#### [Given exercise]
Exactly repeat the full listing that follows.
[start of Data extract]
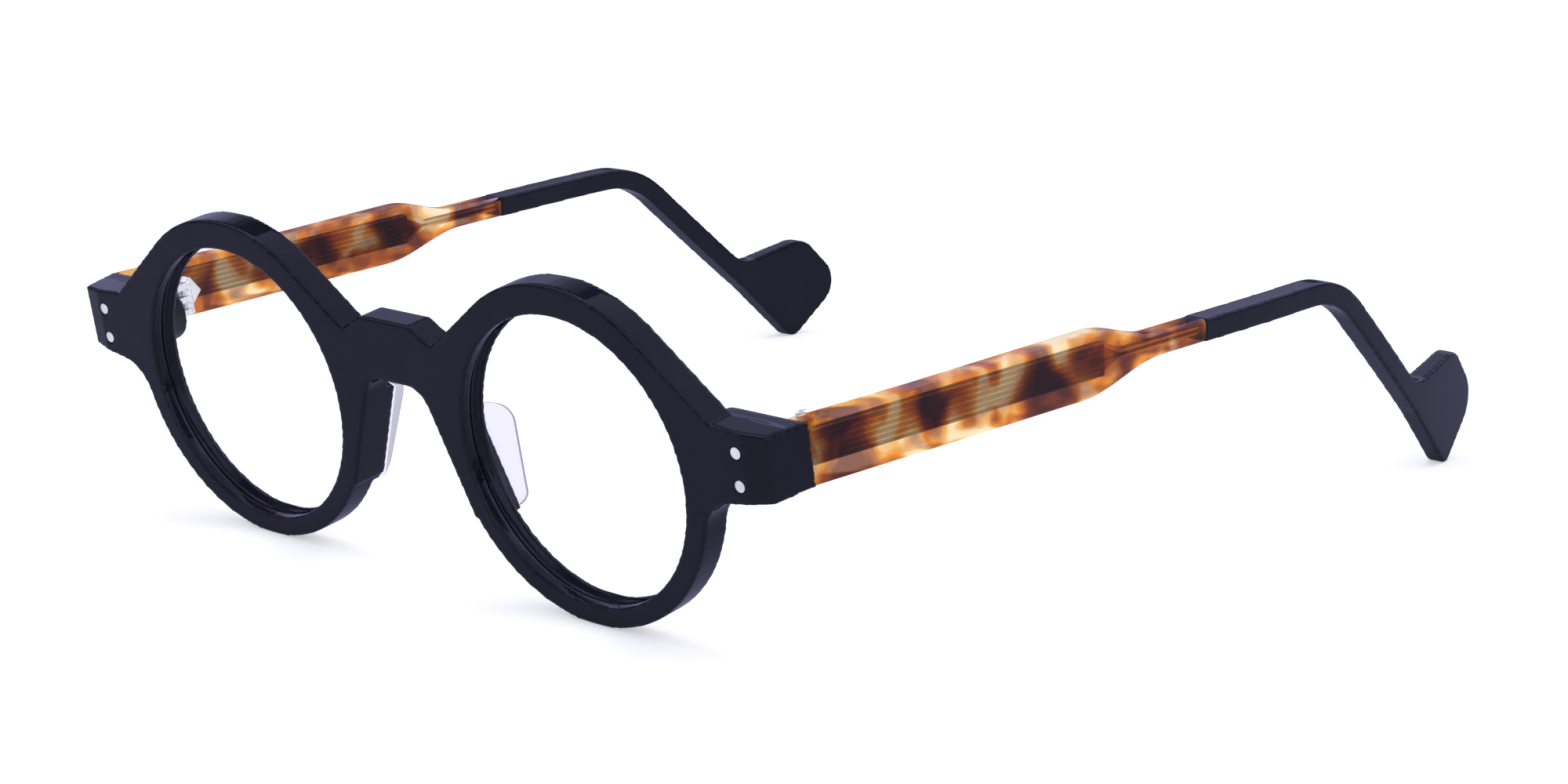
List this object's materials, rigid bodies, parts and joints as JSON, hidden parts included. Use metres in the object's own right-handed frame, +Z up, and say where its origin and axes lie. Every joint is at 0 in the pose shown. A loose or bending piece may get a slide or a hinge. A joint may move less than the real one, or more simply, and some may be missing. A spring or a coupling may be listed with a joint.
{
  "type": "round acetate eyeglasses",
  "caption": "Round full-rim acetate eyeglasses with a keyhole bridge, riveted lugs, barrel hinges and folding tortoiseshell temples with hooked black tips.",
  "frame": {"origin": "middle of the underside of the whole part's box, on the surface the rims and temple tips stand on", "axes": "+Z up, +Y from the front towards the temple tips, +X to the right seen from the front"},
  "size_m": [0.1458, 0.1647, 0.047],
  "materials": {
    "black_acetate": "polished",
    "tortoise_acetate": "polished, translucent, mottled cream, amber and dark brown",
    "pad_acetate": "polished, clear",
    "lens_clear": "clear, anti-reflective",
    "hinge_metal": "satin",
    "screw_metal": "polished",
    "rivet_metal": "polished",
    "core_metal": "drawn, grooved"
  },
  "bodies": {
    "front": {"front_frame": "black_acetate", "lens_left": "lens_clear", "nose_pad_left": "pad_acetate", "front_hinge_left": "hinge_metal", "hinge_screw_left": "screw_metal", "rivet_upper_left": "rivet_metal", "rivet_lower_left": "rivet_metal", "lens_right": "lens_clear", "nose_pad_right": "pad_acetate", "front_hinge_right": "hinge_metal", "hinge_screw_right": "screw_metal", "rivet_upper_right": "rivet_metal", "rivet_lower_right": "rivet_metal"},
    "temple_left": {"temple_left": "tortoise_acetate", "core_wire_left": "core_metal", "temple_tip_left": "black_acetate", "temple_hinge_left": "hinge_metal"},
    "temple_right": {"temple_right": "tortoise_acetate", "core_wire_right": "core_metal", "temple_tip_right": "black_acetate", "temple_hinge_right": "hinge_metal"}
  },
  "joints": [
    {"name": "right_temple_hinge", "type": "hinge", "parent": "front", "child": "temple_right", "pos_m": [0.0618, -0.06543, 0.02889], "axis": [0, -0.1822, 0.9833], "range_deg": [0, 85]},
    {"name": "left_temple_hinge", "type": "hinge", "parent": "front", "child": "temple_left", "pos_m": [-0.0618, -0.06543, 0.02889], "axis": [0, 0.1822, -0.9833], "range_deg": [0, 92]}
  ]
}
[end of Data extract]
#### [Answer to this task]
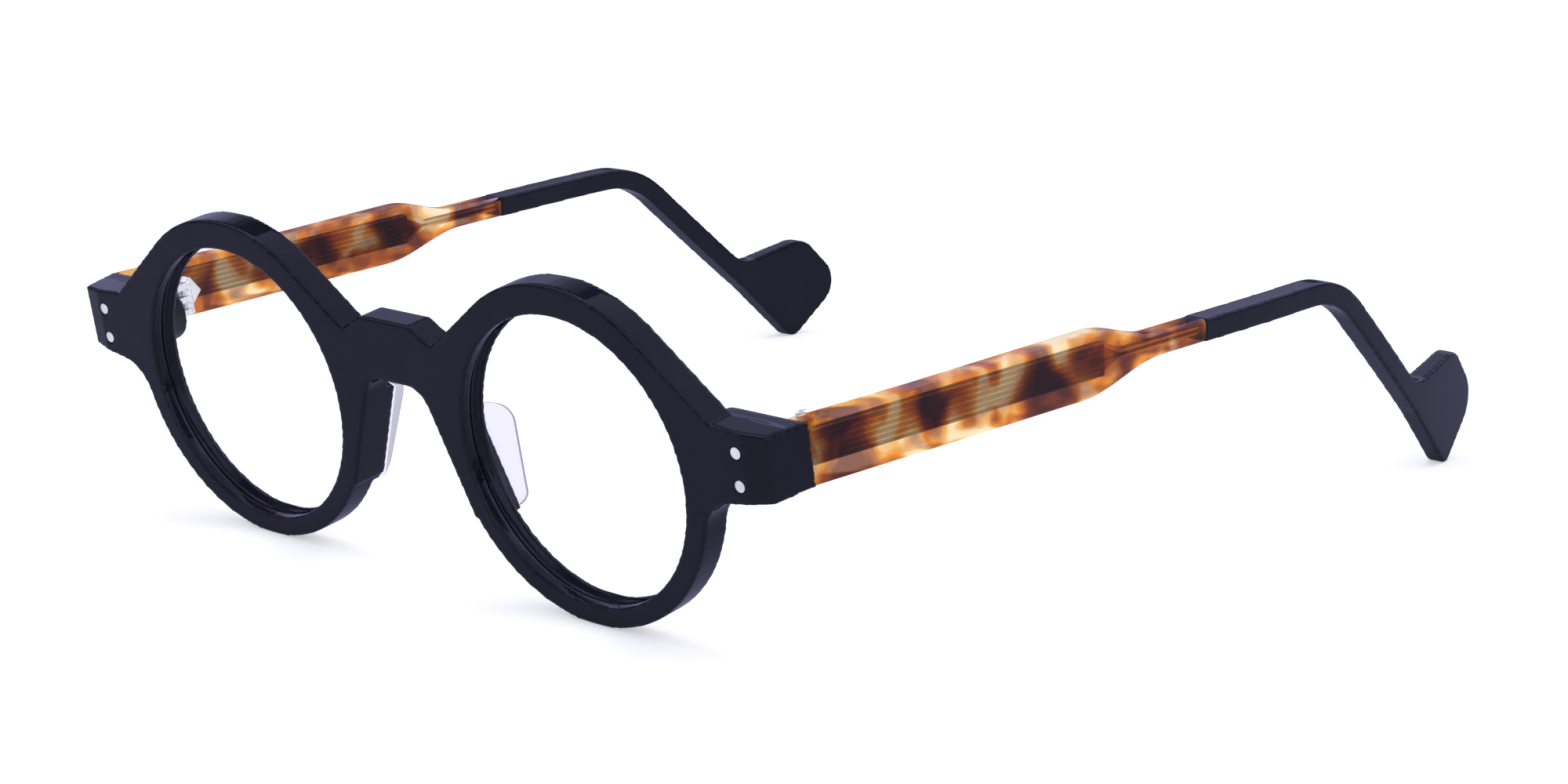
List this object's materials, rigid bodies, parts and joints as JSON, hidden parts included. Use metres in the object's own right-handed frame, +Z up, and say where its origin and axes lie. Every joint is at 0 in the pose shown. A loose or bending piece may get a slide or a hinge. A joint may move less than the real one, or more simply, and some may be missing. A spring or a coupling may be listed with a joint.
{
  "type": "round acetate eyeglasses",
  "caption": "Round full-rim acetate eyeglasses with a keyhole bridge, riveted lugs, barrel hinges and folding tortoiseshell temples with hooked black tips.",
  "frame": {"origin": "middle of the underside of the whole part's box, on the surface the rims and temple tips stand on", "axes": "+Z up, +Y from the front towards the temple tips, +X to the right seen from the front"},
  "size_m": [0.1458, 0.1647, 0.047],
  "materials": {
    "black_acetate": "polished",
    "tortoise_acetate": "polished, translucent, mottled cream, amber and dark brown",
    "pad_acetate": "polished, clear",
    "lens_clear": "clear, anti-reflective",
    "hinge_metal": "satin",
    "screw_metal": "polished",
    "rivet_metal": "polished",
    "core_metal": "drawn, grooved"
  },
  "bodies": {
    "front": {"front_frame": "black_acetate", "lens_left": "lens_clear", "nose_pad_left": "pad_acetate", "front_hinge_left": "hinge_metal", "hinge_screw_left": "screw_metal", "rivet_upper_left": "rivet_metal", "rivet_lower_left": "rivet_metal", "lens_right": "lens_clear", "nose_pad_right": "pad_acetate", "front_hinge_right": "hinge_metal", "hinge_screw_right": "screw_metal", "rivet_upper_right": "rivet_metal", "rivet_lower_right": "rivet_metal"},
    "temple_left": {"temple_left": "tortoise_acetate", "core_wire_left": "core_metal", "temple_tip_left": "black_acetate", "temple_hinge_left": "hinge_metal"},
    "temple_right": {"temple_right": "tortoise_acetate", "core_wire_right": "core_metal", "temple_tip_right": "black_acetate", "temple_hinge_right": "hinge_metal"}
  },
  "joints": [
    {"name": "right_temple_hinge", "type": "hinge", "parent": "front", "child": "temple_right", "pos_m": [0.0618, -0.06543, 0.02889], "axis": [0, -0.1822, 0.9833], "range_deg": [0, 85]},
    {"name": "left_temple_hinge", "type": "hinge", "parent": "front", "child": "temple_left", "pos_m": [-0.0618, -0.06543, 0.02889], "axis": [0, 0.1822, -0.9833], "range_deg": [0, 92]}
  ]
}